### GOAL:
Present the following data again exactly as it is shown.

— begin —

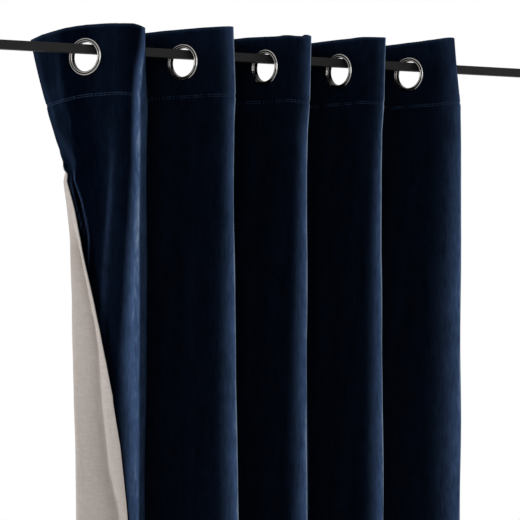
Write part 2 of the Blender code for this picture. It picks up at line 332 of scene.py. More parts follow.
def anchor_place():
    """Where the end of the first ridge stands, reached along the top from eyelet 1."""
    stations, _, x, y = plan_line(0.0)
    run = np.interp(ANCHOR, stations, x) - np.interp(SIDE_MARGIN, stations, x)
    rise = np.interp(ANCHOR, stations, y) - np.interp(SIDE_MARGIN, stations, y)
    return FIRST_EYELET_X + run, rise


ANCHOR_PLACE = anchor_place()


def lean_at(index, down):
    lean = LEANS[index]
    if down < HEADING_DEPTH:
        return lean.top + (lean.stitch - lean.top) * down / HEADING_DEPTH
    if down < LEAN_LOW:
        share = smooth((down - HEADING_DEPTH) / (LEAN_LOW - HEADING_DEPTH))
        return lean.stitch + (lean.low - lean.stitch) * share
    share = (down - LEAN_LOW) / (DROP - LEAN_LOW)
    return lean.low + (lean.hem - lean.low) * share


def nearness(index, stations):
    """1 on a ridge, falling to 0 at LEAN_REACH to either side of it."""
    return smooth(1.0 - np.abs(stations - RIDGES[index]) / LEAN_REACH)


def plan_places(stations, down):
    """x, y and direction of the cloth at each station of a row."""
    fine, directions, x, y = plan_line(down)
    x = x + ANCHOR_PLACE[0] - np.interp(ANCHOR, fine, x)
    y = y + ANCHOR_PLACE[1] - np.interp(ANCHOR, fine, y)
    shift = np.zeros(len(stations))
    for index, ridge in enumerate(RIDGES):
        share = nearness(index, stations)
        if index == 0 and down > HEADING_DEPTH:
            share = np.where(stations < ridge, 1.0, share)
        shift += lean_at(index, down) * share
    for index, nudge in enumerate(between_rows(RIDGE_NUDGES, down), start=1):
        shift += nudge * nearness(index, stations)
    fold, edge = between_rows(SIDE_NUDGES, down)
    places = (0.0, edge_at(down).turn_at, SIDE_NUDGE_REACH)
    shift += np.interp(stations, places, (edge, fold, 0.0))
    x = np.interp(stations, fine, x) + shift
    return x, np.interp(stations, fine, y), np.interp(stations, fine, directions)


def ring_height(index):
    """Height of an eyelet's centre over the rod's axis: its bore rests on the rod."""
    fold = FOLDS[index // 2]
    angle = math.radians(fold.returning if index % 2 else fold.facing)
    bore = RING_BORE * math.cos(math.pi / RING_SEGMENTS)
    reach = (RING_HALF_DEPTH * math.cos(angle) + ROD_SIDE / 2) / math.sin(angle)
    reach += ROD_TO_RING
    return ROD_SIDE / 2 + ROD_TO_RING - math.sqrt(bore**2 - reach**2)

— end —

### EXERCISE RESPONSE:
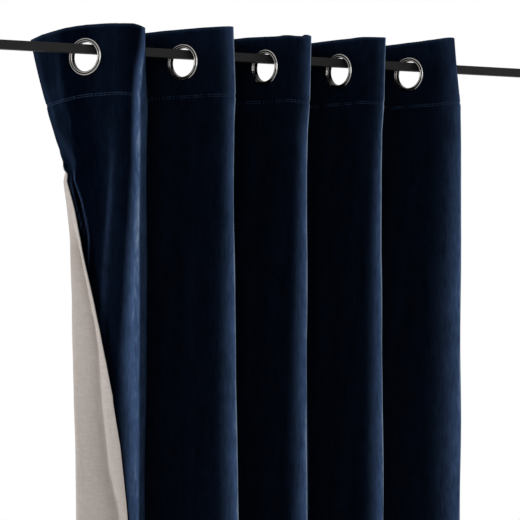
Write part 2 of the Blender code for this picture. It picks up at line 332 of scene.py. More parts follow.
def anchor_place():
    """Where the end of the first ridge stands, reached along the top from eyelet 1."""
    stations, _, x, y = plan_line(0.0)
    run = np.interp(ANCHOR, stations, x) - np.interp(SIDE_MARGIN, stations, x)
    rise = np.interp(ANCHOR, stations, y) - np.interp(SIDE_MARGIN, stations, y)
    return FIRST_EYELET_X + run, rise


ANCHOR_PLACE = anchor_place()


def lean_at(index, down):
    lean = LEANS[index]
    if down < HEADING_DEPTH:
        return lean.top + (lean.stitch - lean.top) * down / HEADING_DEPTH
    if down < LEAN_LOW:
        share = smooth((down - HEADING_DEPTH) / (LEAN_LOW - HEADING_DEPTH))
        return lean.stitch + (lean.low - lean.stitch) * share
    share = (down - LEAN_LOW) / (DROP - LEAN_LOW)
    return lean.low + (lean.hem - lean.low) * share


def nearness(index, stations):
    """1 on a ridge, falling to 0 at LEAN_REACH to either side of it."""
    return smooth(1.0 - np.abs(stations - RIDGES[index]) / LEAN_REACH)


def plan_places(stations, down):
    """x, y and direction of the cloth at each station of a row."""
    fine, directions, x, y = plan_line(down)
    x = x + ANCHOR_PLACE[0] - np.interp(ANCHOR, fine, x)
    y = y + ANCHOR_PLACE[1] - np.interp(ANCHOR, fine, y)
    shift = np.zeros(len(stations))
    for index, ridge in enumerate(RIDGES):
        share = nearness(index, stations)
        if index == 0 and down > HEADING_DEPTH:
            share = np.where(stations < ridge, 1.0, share)
        shift += lean_at(index, down) * share
    for index, nudge in enumerate(between_rows(RIDGE_NUDGES, down), start=1):
        shift += nudge * nearness(index, stations)
    fold, edge = between_rows(SIDE_NUDGES, down)
    places = (0.0, edge_at(down).turn_at, SIDE_NUDGE_REACH)
    shift += np.interp(stations, places, (edge, fold, 0.0))
    x = np.interp(stations, fine, x) + shift
    return x, np.interp(stations, fine, y), np.interp(stations, fine, directions)


def ring_height(index):
    """Height of an eyelet's centre over the rod's axis: its bore rests on the rod."""
    fold = FOLDS[index // 2]
    angle = math.radians(fold.returning if index % 2 else fold.facing)
    bore = RING_BORE * math.cos(math.pi / RING_SEGMENTS)
    reach = (RING_HALF_DEPTH * math.cos(angle) + ROD_SIDE / 2) / math.sin(angle)
    reach += ROD_TO_RING
    return ROD_SIDE / 2 + ROD_TO_RING - math.sqrt(bore**2 - reach**2)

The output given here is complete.